======== Provided data

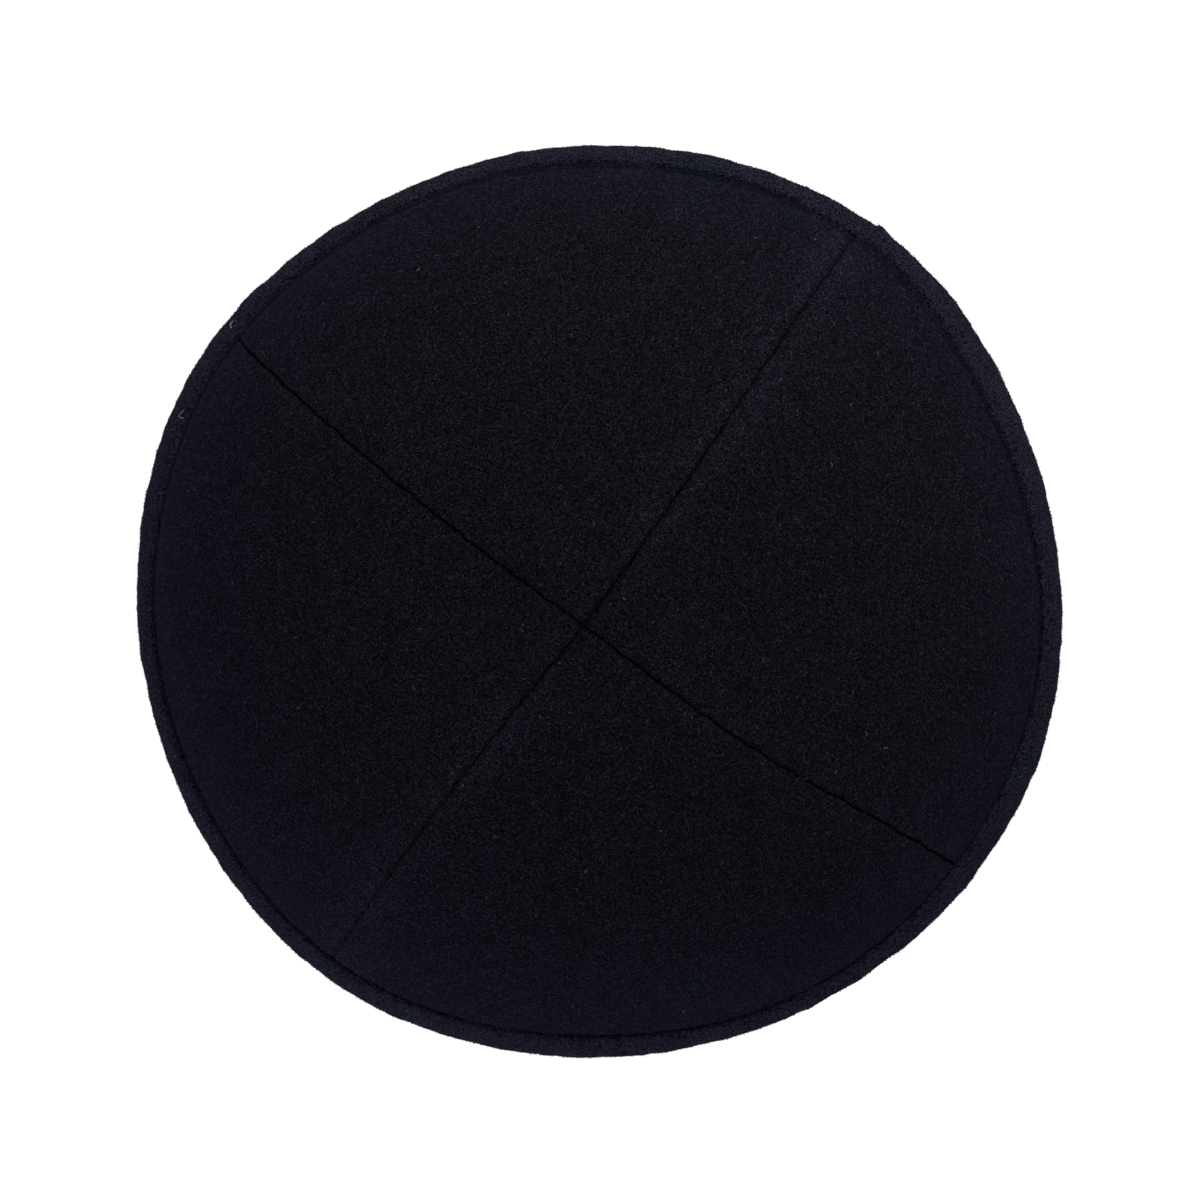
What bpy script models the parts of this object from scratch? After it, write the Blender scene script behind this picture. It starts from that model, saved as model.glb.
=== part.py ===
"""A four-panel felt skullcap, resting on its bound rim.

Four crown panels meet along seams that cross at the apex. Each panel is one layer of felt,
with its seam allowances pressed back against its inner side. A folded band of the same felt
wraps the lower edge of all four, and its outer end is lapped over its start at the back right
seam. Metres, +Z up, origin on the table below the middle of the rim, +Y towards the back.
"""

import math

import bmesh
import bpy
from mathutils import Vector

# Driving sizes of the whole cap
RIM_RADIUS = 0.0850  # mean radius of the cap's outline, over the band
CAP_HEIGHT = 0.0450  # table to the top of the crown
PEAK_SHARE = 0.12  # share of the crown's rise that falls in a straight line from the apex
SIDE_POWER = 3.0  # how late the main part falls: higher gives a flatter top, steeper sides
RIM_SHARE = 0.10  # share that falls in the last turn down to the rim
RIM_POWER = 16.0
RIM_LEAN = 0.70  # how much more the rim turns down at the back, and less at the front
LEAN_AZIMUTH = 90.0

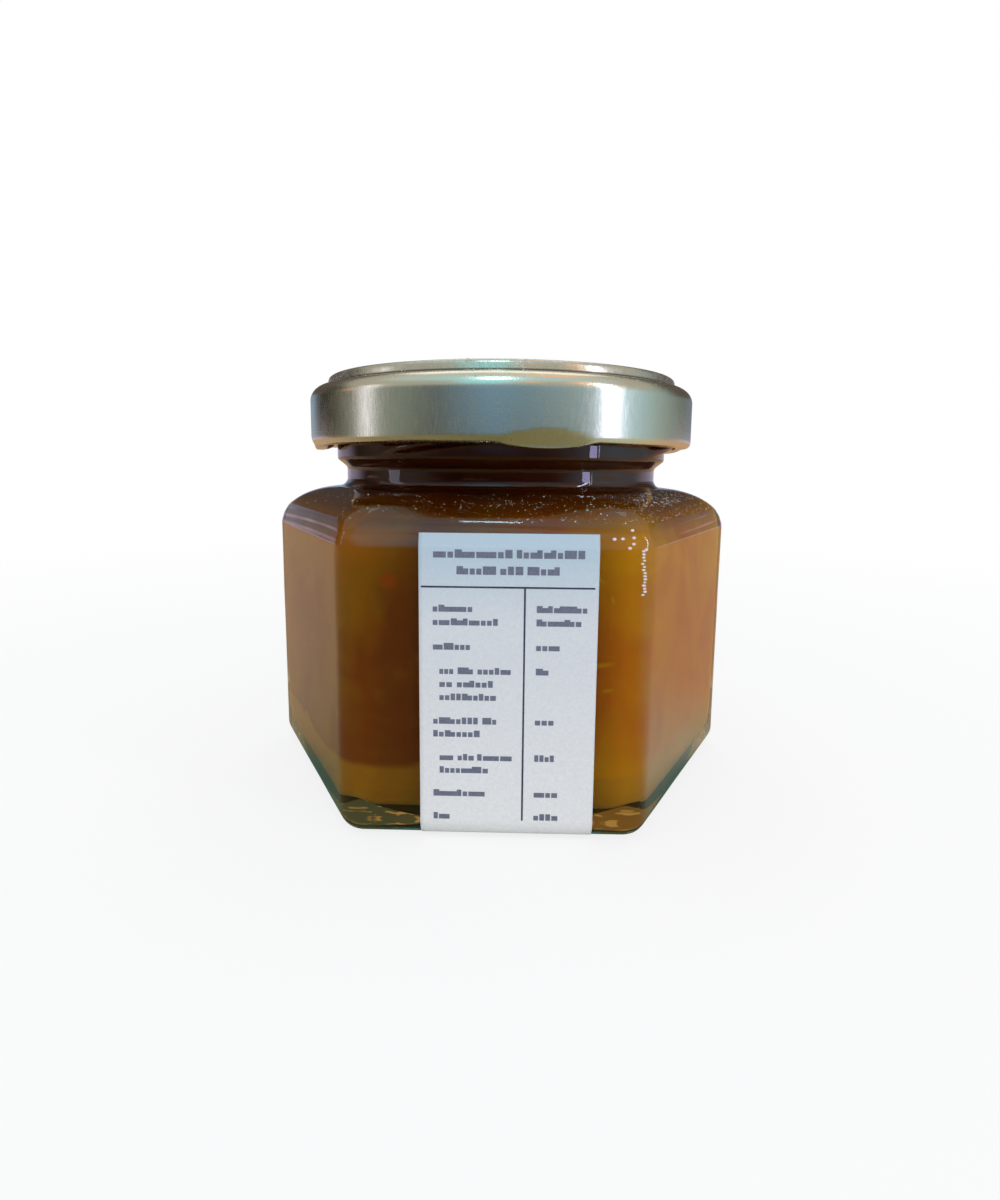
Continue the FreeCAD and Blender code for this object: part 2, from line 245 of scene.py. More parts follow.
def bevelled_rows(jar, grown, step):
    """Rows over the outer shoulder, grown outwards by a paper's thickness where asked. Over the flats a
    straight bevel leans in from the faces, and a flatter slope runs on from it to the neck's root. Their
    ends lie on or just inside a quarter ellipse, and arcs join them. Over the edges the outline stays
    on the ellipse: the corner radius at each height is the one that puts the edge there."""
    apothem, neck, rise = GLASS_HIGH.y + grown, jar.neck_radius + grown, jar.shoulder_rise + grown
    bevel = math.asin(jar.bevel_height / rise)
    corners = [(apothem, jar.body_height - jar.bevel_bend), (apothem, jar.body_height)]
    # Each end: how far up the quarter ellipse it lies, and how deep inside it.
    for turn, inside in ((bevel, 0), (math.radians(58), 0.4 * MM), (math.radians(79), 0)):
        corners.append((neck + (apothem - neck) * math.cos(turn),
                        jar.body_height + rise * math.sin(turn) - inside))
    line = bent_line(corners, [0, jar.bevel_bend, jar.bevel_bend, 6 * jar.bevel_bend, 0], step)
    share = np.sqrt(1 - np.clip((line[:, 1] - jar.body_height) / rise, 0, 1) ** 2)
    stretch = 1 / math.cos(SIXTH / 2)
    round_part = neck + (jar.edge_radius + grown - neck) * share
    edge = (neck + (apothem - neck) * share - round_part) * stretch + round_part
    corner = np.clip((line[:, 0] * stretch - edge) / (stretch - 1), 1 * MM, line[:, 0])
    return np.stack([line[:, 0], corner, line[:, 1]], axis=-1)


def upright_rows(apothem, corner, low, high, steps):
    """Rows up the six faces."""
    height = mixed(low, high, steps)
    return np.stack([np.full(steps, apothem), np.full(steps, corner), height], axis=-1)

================

*What is needed:* Exactly reproduce every line found in the records.

*Expected answer:*
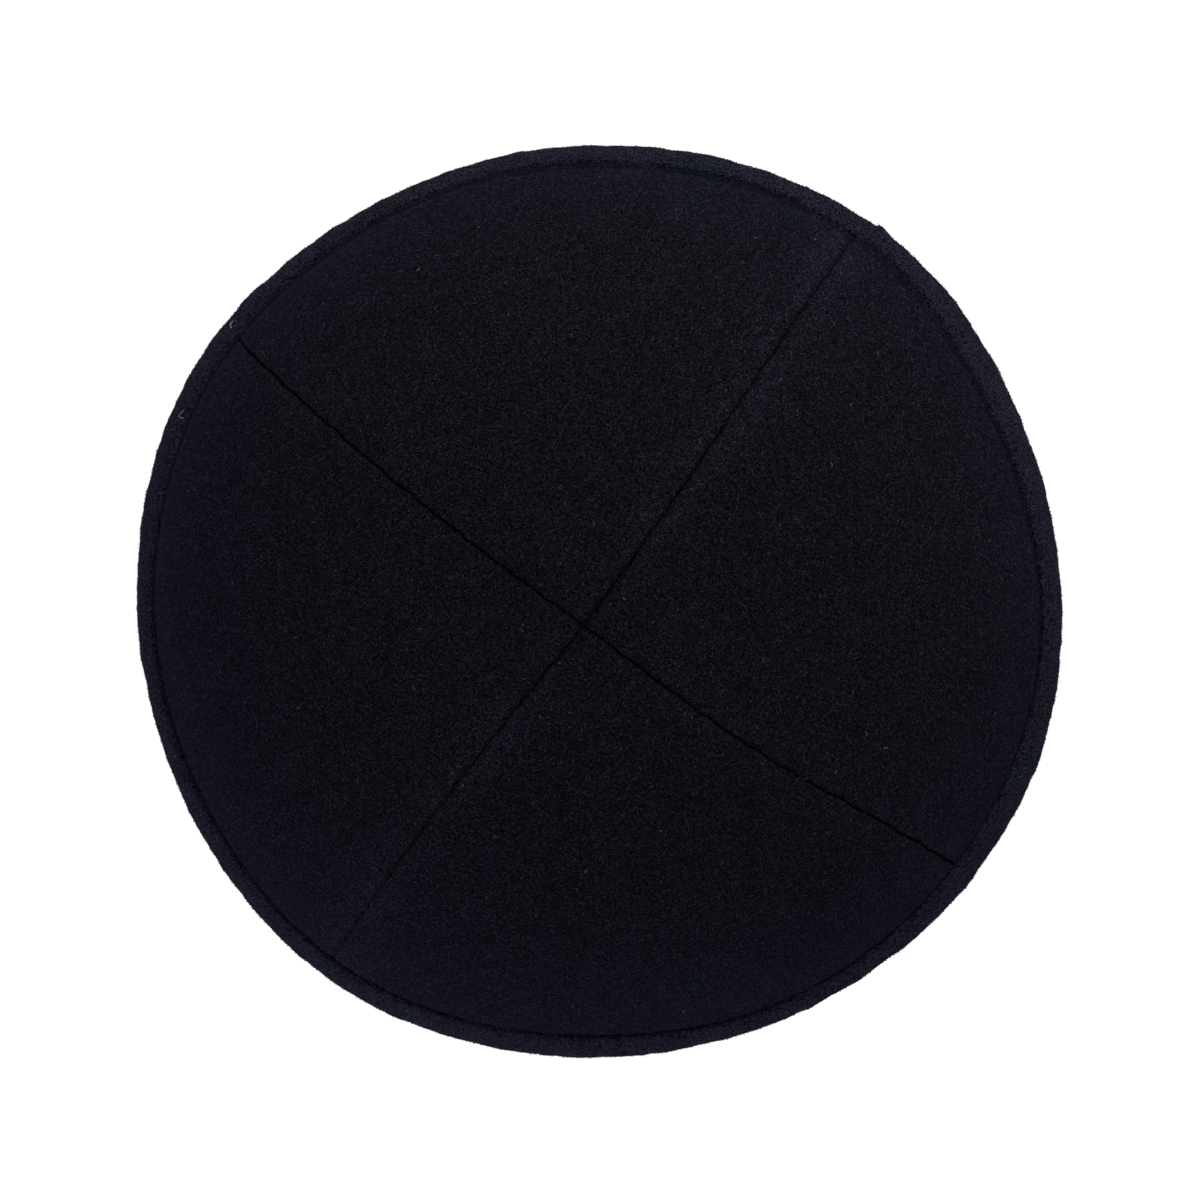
What bpy script models the parts of this object from scratch? After it, write the Blender scene script behind this picture. It starts from that model, saved as model.glb.
=== part.py ===
"""A four-panel felt skullcap, resting on its bound rim.

Four crown panels meet along seams that cross at the apex. Each panel is one layer of felt,
with its seam allowances pressed back against its inner side. A folded band of the same felt
wraps the lower edge of all four, and its outer end is lapped over its start at the back right
seam. Metres, +Z up, origin on the table below the middle of the rim, +Y towards the back.
"""

import math

import bmesh
import bpy
from mathutils import Vector

# Driving sizes of the whole cap
RIM_RADIUS = 0.0850  # mean radius of the cap's outline, over the band
CAP_HEIGHT = 0.0450  # table to the top of the crown
PEAK_SHARE = 0.12  # share of the crown's rise that falls in a straight line from the apex
SIDE_POWER = 3.0  # how late the main part falls: higher gives a flatter top, steeper sides
RIM_SHARE = 0.10  # share that falls in the last turn down to the rim
RIM_POWER = 16.0
RIM_LEAN = 0.70  # how much more the rim turns down at the back, and less at the front
LEAN_AZIMUTH = 90.0

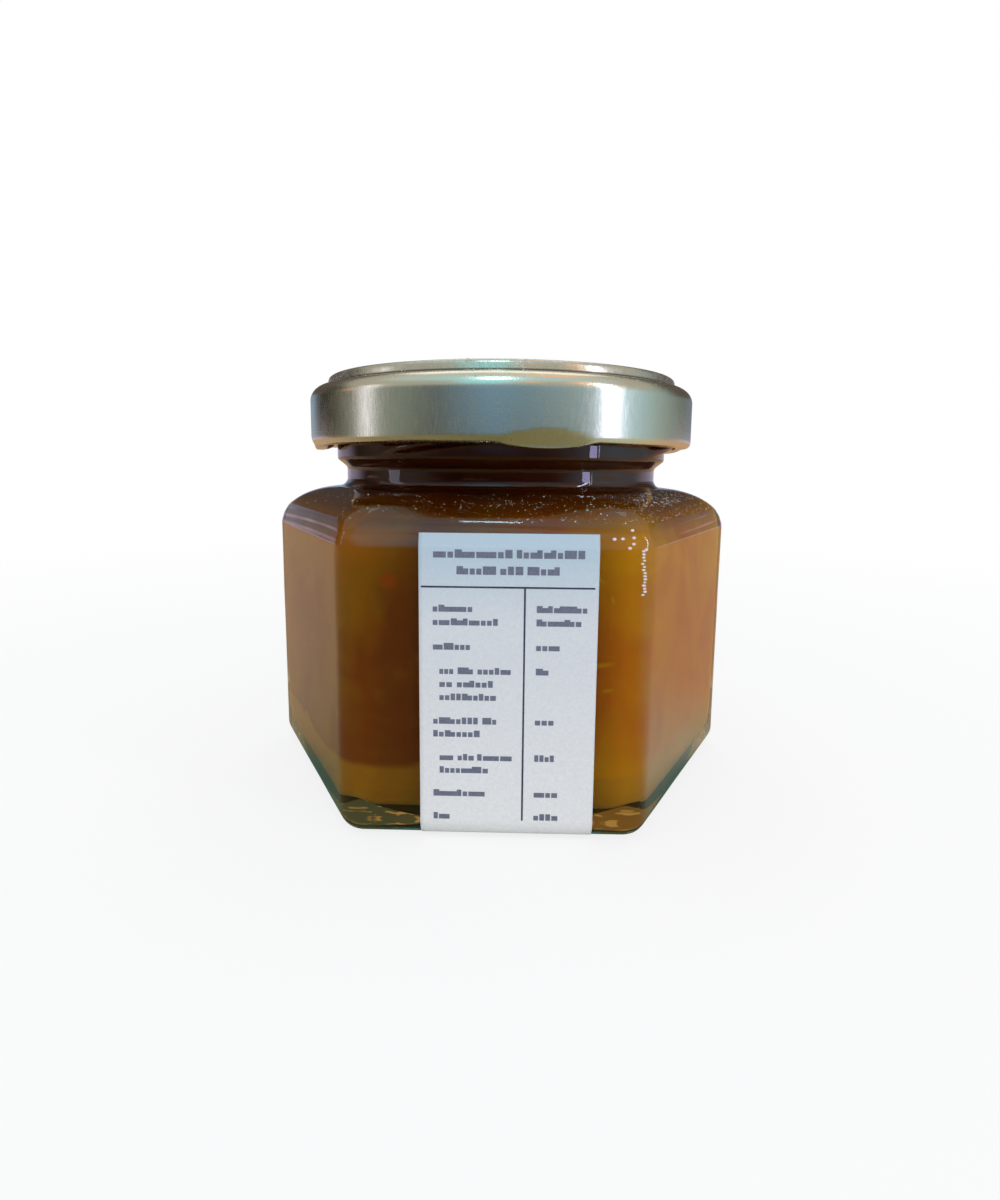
Continue the FreeCAD and Blender code for this object: part 2, from line 245 of scene.py. More parts follow.
def bevelled_rows(jar, grown, step):
    """Rows over the outer shoulder, grown outwards by a paper's thickness where asked. Over the flats a
    straight bevel leans in from the faces, and a flatter slope runs on from it to the neck's root. Their
    ends lie on or just inside a quarter ellipse, and arcs join them. Over the edges the outline stays
    on the ellipse: the corner radius at each height is the one that puts the edge there."""
    apothem, neck, rise = GLASS_HIGH.y + grown, jar.neck_radius + grown, jar.shoulder_rise + grown
    bevel = math.asin(jar.bevel_height / rise)
    corners = [(apothem, jar.body_height - jar.bevel_bend), (apothem, jar.body_height)]
    # Each end: how far up the quarter ellipse it lies, and how deep inside it.
    for turn, inside in ((bevel, 0), (math.radians(58), 0.4 * MM), (math.radians(79), 0)):
        corners.append((neck + (apothem - neck) * math.cos(turn),
                        jar.body_height + rise * math.sin(turn) - inside))
    line = bent_line(corners, [0, jar.bevel_bend, jar.bevel_bend, 6 * jar.bevel_bend, 0], step)
    share = np.sqrt(1 - np.clip((line[:, 1] - jar.body_height) / rise, 0, 1) ** 2)
    stretch = 1 / math.cos(SIXTH / 2)
    round_part = neck + (jar.edge_radius + grown - neck) * share
    edge = (neck + (apothem - neck) * share - round_part) * stretch + round_part
    corner = np.clip((line[:, 0] * stretch - edge) / (stretch - 1), 1 * MM, line[:, 0])
    return np.stack([line[:, 0], corner, line[:, 1]], axis=-1)


def upright_rows(apothem, corner, low, high, steps):
    """Rows up the six faces."""
    height = mixed(low, high, steps)
    return np.stack([np.full(steps, apothem), np.full(steps, corner), height], axis=-1)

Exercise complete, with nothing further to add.